Banking: Nigeria's only Islamic Bank goes off-line
Jaiz International, Nigeria's only Islamic bank, has gone offline after its internet domain expired yesterday.
The bank, set up in 2003 and starting operations in 2008, has struggled to make inroads into Nigeria's banking sector despite the large Muslim population.
The plans were grand: to serve Nigeria's Muslim population and to spread across Africa delivering banking on shariah principles.
In 2007 it announced investments from the UK's IDB, from Dantata and Dangote and appointed advisers to raise additional capital under the government's FDI schemes.

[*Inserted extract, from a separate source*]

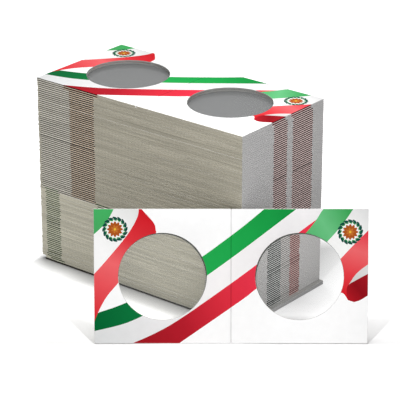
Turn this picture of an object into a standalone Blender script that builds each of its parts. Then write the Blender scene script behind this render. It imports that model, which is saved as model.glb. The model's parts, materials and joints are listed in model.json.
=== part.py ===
"""A pile of cardboard coin holders, with one more holder leaning on its front corner.

A holder is a card of two square leaves joined by a score line. Each leaf has a round window,
and a clear film is bonded behind the windows, so that a coin shows when one leaf is folded over
the other. The pile lies with the printed sides up, and the leaning holder shows its printed side.

Units are metres and +Z is up. X runs along the pile's long side and Y along its short side. The
origin is the middle of the pile's underside. In a holder's own frame X runs across the leaves, Y
runs up the score line, and +Z faces out of the printed side.
"""

import math

import bmesh
import bpy
from mathutils import Matrix, Vector

MM = 0.001
INCH = 25.4 * MM

# One holder, open and flat
LEAF_WIDTH = 2.0 * INCH  # from the score line to the card's end
LEAF_HEIGHT = 2.0 * INCH  # along the score line
BOARD_THICKNESS = 0.75 * MM
WINDOW_DIAMETER = 32.8 * MM
SCORE_GAP = 0.4 * MM  # between the two leaves, where the card is scored
FILM_THICKNESS = 0.035 * MM
FILM_MARGIN = 2.0 * MM  # bare board round the film
GLUE_GAP = 0.01 * MM  # between the board and its film
FOLD_CLEARANCE = 0.15 * MM  # from each film to the fold's axis

# The pile
HOLDER_AIR = 0.04 * MM  # between one holder and the next
UPPER_PAIRS = 27
LOWER_PAIRS = 19
PAIR_GROOVE = 0.5 * MM  # depth of the groove that parts the two holders of a pair
LOWEST_PAIR_SHIFT = 1.8 * MM  # the lowest pair sticks out this far at the pile's right end

# The holder that leans on the pile's front corner
FRONT_TURN = math.radians(38.7)  # about the vertical, from facing -Y towards +X
FRONT_LEAN = math.radians(14.5)  # back from upright
FRONT_SIDE_STEP = 3.9 * MM  # from the pile's corner, to the left, to the score line
FRONT_CLEARANCE = 0.2 * MM  # from the pile's corner to the board

# Facets
LEAF_WINDOW_SIDES = 64
PAIR_WINDOW_SIDES = 24
SMOOTH_UP_TO = math.radians(35)

# Worked out from the sizes above
CARD_LENGTH = 2 * LEAF_WIDTH
HOLDER_THICKNESS = BOARD_THICKNESS + GLUE_GAP + FILM_THICKNESS
HOLDER_PITCH = HOLDER_THICKNESS + HOLDER_AIR
PAIR_PITCH = 2 * HOLDER_PITCH
PAIR_HEIGHT = HOLDER_PITCH + HOLDER_THICKNESS
BOARD_BACK = GLUE_GAP + FILM_THICKNESS  # the film's back is at zero
FOLD_AXIS = -FOLD_CLEARANCE
TOP_HOLDER_Z = (LOWER_PAIRS + UPPER_PAIRS) * PAIR_PITCH


def remove_everything():
    for thing in list(bpy.data.objects):
        bpy.data.objects.remove(thing, do_unlink=True)


def make_material(name, colour, roughness, alpha=1.0):
    material = bpy.data.materials.new(name)
    material.use_nodes = True
    shader = material.node_tree.nodes["Principled BSDF"]
    shader.inputs["Base Color"].default_value = (*colour, 1.0)
    shader.inputs["Roughness"].default_value = roughness
    shader.inputs["Metallic"].default_value = 0.0
    shader.inputs["Alpha"].default_value = alpha
    return material


def add_empty(name, parent=None, matrix=None):
    """An empty marks the frame of a moving piece. It isn't a piece itself."""
    empty = bpy.data.objects.new(name, None)
    empty.empty_display_size = 5 * MM
    bpy.context.scene.collection.objects.link(empty)
    empty.parent = parent
    if matrix is not None:
        empty.matrix_local = matrix
    return empty


def add_piece(name, mesh, material, parent, location=(0, 0, 0)):
    piece = bpy.data.objects.new(name, mesh)
    bpy.context.scene.collection.objects.link(piece)
    if not mesh.materials:
        mesh.materials.append(material)
    piece.parent = parent
    piece.location = location
    return piece


def finish_mesh(bm, name):
    bmesh.ops.recalc_face_normals(bm, faces=bm.faces)
    mesh = bpy.data.meshes.new(name)
    bm.to_mesh(mesh)
    bm.free()
    mesh.shade_smooth()
    mesh.set_sharp_from_angle(angle=SMOOTH_UP_TO)
    return mesh


def draw_outline(bm, points, z):
    """Returns the edges of a closed outline in the plane at height z."""
    verts = [bm.verts.new((x, y, z)) for x, y in points]
    return [bm.edges.new((verts[i - 1], verts[i])) for i in range(len(verts))]


def rectangle_points(low, high):
    return [(low.x, low.y), (high.x, low.y), (high.x, high.y), (low.x, high.y)]


def circle_points(centre, radius, sides):
    angles = [2 * math.pi * i / sides for i in range(sides)]
    return [(centre.x + radius * math.cos(a), centre.y + radius * math.sin(a)) for a in angles]


def fill_flat(bm, edges):
    """Fills an outline and leaves the outlines inside it open."""
    bmesh.ops.triangle_fill(bm, use_beauty=True, edges=edges, normal=(0, 0, 1))


def move_new_verts(made, z):
    """Takes the verts that an extrusion made to height z, and returns them."""
    verts = {item for item in made if isinstance(item, bmesh.types.BMVert)}
    for vert in verts:
        vert.co.z = z
    return verts


def extrude_loop(bm, loop, z):
    """Draws a loop of edges straight to height z and returns the new loop."""
    made = bmesh.ops.extrude_edge_only(bm, edges=loop)["geom"]
    verts = move_new_verts(made, z)
    edges = [item for item in made if isinstance(item, bmesh.types.BMEdge)]
    return [edge for edge in edges if set(edge.verts) <= verts]


def plate_mesh(name, low, high, bottom, top, window=None):
    """A flat plate, with a hole where window gives its outline."""
    bm = bmesh.new()
    edges = draw_outline(bm, rectangle_points(low, high), top)
    if window is not None:
        edges += draw_outline(bm, window, top)
    fill_flat(bm, edges)
    made = bmesh.ops.extrude_face_region(bm, geom=bm.faces[:])["geom"]
    move_new_verts(made, bottom)
    return finish_mesh(bm, name)


def leaf_meshes(name, side):
    """The board and the film of one leaf, side being -1 for the left leaf and +1 for the right."""
    near = side * SCORE_GAP / 2
    far = side * LEAF_WIDTH
    low = Vector((min(near, far), 0))
    high = Vector((max(near, far), LEAF_HEIGHT))
    centre = Vector((side * LEAF_WIDTH / 2, LEAF_HEIGHT / 2))
    window = circle_points(centre, WINDOW_DIAMETER / 2, LEAF_WINDOW_SIDES)
    board = plate_mesh(name + "_board", low, high, BOARD_BACK, HOLDER_THICKNESS, window)
    margin_low = Vector((FILM_MARGIN if side < 0 else 0, FILM_MARGIN))
    margin_high = Vector((FILM_MARGIN if side > 0 else 0, FILM_MARGIN))
    film = plate_mesh(name + "_film", low + margin_low, high - margin_high, 0.0, FILM_THICKNESS)
    return board, film


def resize_loop(loop, half_length, half_width):
    """Moves the four corners of a rectangle round the origin to another size."""
    for vert in {vert for edge in loop for vert in edge.verts}:
        vert.co.x = math.copysign(half_length, vert.co.x)
        vert.co.y = math.copysign(half_width, vert.co.y)


def pair_mesh():
    """Two holders of the pile, joined inside their edges, with their windows closed by the film."""
    half = Vector((CARD_LENGTH / 2, LEAF_HEIGHT / 2))
    bm = bmesh.new()
    outline = draw_outline(bm, rectangle_points(-half, half), PAIR_HEIGHT)
    windows = []
    for side in (-1, 1):
        centre = Vector((side * LEAF_WIDTH / 2, 0))
        points = circle_points(centre, WINDOW_DIAMETER / 2, PAIR_WINDOW_SIDES)
        windows.append(draw_outline(bm, points, PAIR_HEIGHT))
    fill_flat(bm, outline + windows[0] + windows[1])
    for window in windows:
        floor = extrude_loop(bm, window, FILM_THICKNESS)
        bmesh.ops.contextual_create(bm, geom=floor)
    edge_levels = [
        (HOLDER_PITCH, 0),
        (HOLDER_PITCH, PAIR_GROOVE),
        (HOLDER_THICKNESS, PAIR_GROOVE),
        (HOLDER_THICKNESS, 0),
        (0, 0),
    ]
    for z, inset in edge_levels:
        outline = extrude_loop(bm, outline, z)
        resize_loop(outline, half.x - inset, half.y - inset)
    bmesh.ops.contextual_create(bm, geom=outline)
    return finish_mesh(bm, "holder_pair")


def add_pile(name, pairs, mesh, material, shift_of_lowest=0.0):
    """A pile of pairs on the empty that carries it, counted from the bottom."""
    pile = add_empty(name)
    for i in range(pairs):
        x = shift_of_lowest if i == 0 else 0.0
        add_piece(f"{name}_holders_{i + 1:02d}", mesh, material, pile, (x, 0, i * PAIR_PITCH))
    return pile


def add_open_holder(name, place, meshes, board_material, film_material):
    """A holder in detail: its left leaf on one empty, its right leaf on another at the fold's axis."""
    left = add_empty(name, matrix=place)
    right = add_empty(name + "_fold", parent=left, matrix=Matrix.Translation((0, 0, FOLD_AXIS)))
    for side, leaf, carrier, lift in ((-1, "left", left, 0.0), (1, "right", right, -FOLD_AXIS)):
        board, film = meshes[side]
        add_piece(f"{name}_{leaf}_board", board, board_material, carrier, (0, 0, lift))
        add_piece(f"{name}_{leaf}_film", film, film_material, carrier, (0, 0, lift))
    return left


def top_holder_place():
    return Matrix.Translation((0, -LEAF_HEIGHT / 2, TOP_HOLDER_Z))


def front_holder_place():
    """The leaning holder stands on the lower back edge of its board, which is at height zero."""
    corner = Vector((CARD_LENGTH / 2, -LEAF_HEIGHT / 2, 0))
    turn = Matrix.Rotation(FRONT_TURN, 4, "Z")
    lean = Matrix.Rotation(math.radians(90) - FRONT_LEAN, 4, "X")
    to_left = turn @ Vector((-1, 0, 0))
    to_front = turn @ Vector((0, -1, 0))
    reach = LEAF_HEIGHT * math.sin(FRONT_LEAN) + FRONT_CLEARANCE
    foot = corner + to_left * FRONT_SIDE_STEP + to_front * reach
    back_edge_to_origin = Matrix.Translation((0, 0, -BOARD_BACK))
    return Matrix.Translation(foot) @ turn @ lean @ back_edge_to_origin


def build():
    remove_everything()
    board_white = make_material("printed_board", (0.93, 0.93, 0.92), 0.45)
    board_edges = make_material("board_edges", (0.62, 0.60, 0.53), 0.85)
    clear_film = make_material("clear_film", (0.85, 0.87, 0.88), 0.08, alpha=0.35)
    pair = pair_mesh()
    add_pile("lower", LOWER_PAIRS, pair, board_edges, LOWEST_PAIR_SHIFT)
    upper = add_pile("upper", UPPER_PAIRS, pair, board_edges)
    upper.location.z = LOWER_PAIRS * PAIR_PITCH
    leaves = {side: leaf_meshes(leaf, side) for side, leaf in ((-1, "left"), (1, "right"))}
    add_open_holder("top_holder", top_holder_place(), leaves, board_white, clear_film)
    add_open_holder("front_holder", front_holder_place(), leaves, board_white, clear_film)
    bpy.context.view_layer.update()


build()
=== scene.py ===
# %% [markdown]
# A pile of cardboard coin holders, with one more holder leaning open on its front corner.
# A holder is a scored card with a round window in each half. A clear film is bonded behind the
# windows, so that a coin shows once one half is folded over the other.
# The frame below is the measured model: every piece here is made around it and never changes it.

import json
import math
import random

import bmesh
import bpy
import numpy as np
from mathutils import Matrix, Vector
from mathutils.geometry import delaunay_2d_cdt


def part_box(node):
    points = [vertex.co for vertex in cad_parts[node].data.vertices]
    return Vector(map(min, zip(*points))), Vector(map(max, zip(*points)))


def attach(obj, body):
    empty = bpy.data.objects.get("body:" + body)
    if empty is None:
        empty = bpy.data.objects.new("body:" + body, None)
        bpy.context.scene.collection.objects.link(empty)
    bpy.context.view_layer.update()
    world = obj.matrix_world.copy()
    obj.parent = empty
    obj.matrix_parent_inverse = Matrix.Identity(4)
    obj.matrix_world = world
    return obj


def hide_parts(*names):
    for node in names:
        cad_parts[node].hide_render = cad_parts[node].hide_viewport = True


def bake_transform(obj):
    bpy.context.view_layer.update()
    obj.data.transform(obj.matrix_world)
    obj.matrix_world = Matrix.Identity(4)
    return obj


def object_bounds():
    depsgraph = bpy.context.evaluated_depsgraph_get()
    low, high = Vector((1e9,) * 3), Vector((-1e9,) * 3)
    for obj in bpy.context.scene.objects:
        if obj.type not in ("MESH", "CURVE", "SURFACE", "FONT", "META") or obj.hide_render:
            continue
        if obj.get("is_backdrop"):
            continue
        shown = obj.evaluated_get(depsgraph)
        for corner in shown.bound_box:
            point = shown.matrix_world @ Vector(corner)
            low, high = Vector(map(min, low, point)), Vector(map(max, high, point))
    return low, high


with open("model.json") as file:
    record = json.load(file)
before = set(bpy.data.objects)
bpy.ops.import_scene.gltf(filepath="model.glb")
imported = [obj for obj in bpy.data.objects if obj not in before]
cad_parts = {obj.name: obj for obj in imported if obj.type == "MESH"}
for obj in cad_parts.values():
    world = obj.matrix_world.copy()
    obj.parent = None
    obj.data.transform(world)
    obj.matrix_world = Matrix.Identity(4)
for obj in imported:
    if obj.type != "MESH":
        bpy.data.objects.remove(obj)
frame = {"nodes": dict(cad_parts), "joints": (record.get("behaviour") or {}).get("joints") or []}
cad_low, cad_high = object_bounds()
MM = 0.001

# %% [markdown]
# All sizes come from the frame. The top holder lies flat, so the boxes of its left board and film
# give the leaf, the board's thickness and the film's. The window's radius is the shortest way from
# the leaf's middle to one of the board's corners in the mesh.

# %% Measure one holder
board_low, board_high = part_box("top_holder_left_board")
film_low, film_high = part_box("top_holder_left_film")
LEAF = board_high.y - board_low.y
SCORE = -2 * board_high.x
BOARD_BACK = board_low.z - film_low.z
BOARD_FRONT = board_high.z - film_low.z
FILM = film_high.z - film_low.z
FILM_MARGIN = film_low.y - board_low.y
board_points = [v.co for v in frame["nodes"]["top_holder_left_board"].data.vertices]
WINDOW = min(math.hypot(p.x + LEAF / 2, p.y) for p in board_points)
print(f"Leaf {LEAF / MM:.1f} mm, board {(BOARD_FRONT - BOARD_BACK) / MM:.2f} mm")
print(f"Window {2 * WINDOW / MM:.1f} mm across, film {FILM / MM:.3f} mm")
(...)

Jaiz brought in outside help to train its staff but its business has been slow for the simple reason that Islamic banking is such a new concept in Nigeria.
The bank said that its IPO was oversubscribed "by 120%" and that would be followed by a private placement and a public offer which would bring the bank's capital up to USD189.2 million.
Jaiz recently hit the international news when an article in The Wall Street Journal wrote that its chairman, Umaru Abdul Mutallab, until recently also chairman of First National Bank Nigeria (formerly Standard Bank) is the father of Farouk Umar Abdul-Mutallab, the man accused of trying to bring down an American airliner on Christmas Day 2009 by setting fire to his underpants. Mutallab had previously reported to the authorities his concerns over his son's increasing radicalisation - a course of action which has led to an invitation from US Senator John Kerry to address the Senate and explain what he thinks went wrong. Dozens of other media outlets then reported the connection.
A request for additional information regarding the bank is pending with CBN.